As for Pres. Obama, I honestly think online poker is utterly a non-issue for him. He doesn't seem to care either way about the issue. If Barney Frank and Harry Reid could pass an online poker bill, I see no indication Obama would veto it. Unlike McCain, Obama would not be beholden to the religious right.

Jeff Simpson said...

Frank Fahrenkopf, the president of the American Gaming Association (and a Republican) readily admits that congressional Dems are much more likely to approve an online poker bill than are their GOP colleagues.

You'd be hard-pressed to find a reputable political analyst who would disagree.

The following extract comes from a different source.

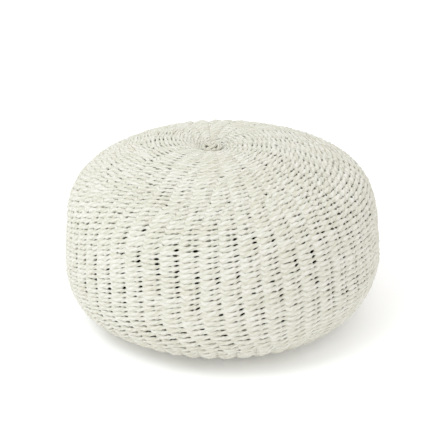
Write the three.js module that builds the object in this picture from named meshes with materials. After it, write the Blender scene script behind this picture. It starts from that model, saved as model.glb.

Grange95 is clearly correct in his assessment of Reid, Obama and congressional Dems and Republicans.

Local Rock said...

Wrong on both counts. It would be just as accurate to describe it as "pushed through by Democrats" both in the drafting and in the advocacy of it on the floor of the House as well as among the congressional leadership. It was "pushed through" by both political parties, following nearly a decade of building to a consensus for passage, including the original proposal on expansion of the Wire Act (along with raids and prosecutions of state licensed wagering hubs in the 1990s)from the Clinton Justice Department.

And please contemplate once again how, if the "main opposition" is due to those dastardly Republicans, nearly half a decade of overwhelming Democrat dominance of both houses by historic margins has resulted in nothing ever being brought to the floor of either chamber.

As a simple factual matter of counting noses, if there were nothing but Democrat members of congress and all Republican members completely ceased to exist (while I know you personally would celebrate that for reasons that have nothing to do with this issue) the legislative outcome and legal status of online poker would be exactly the same.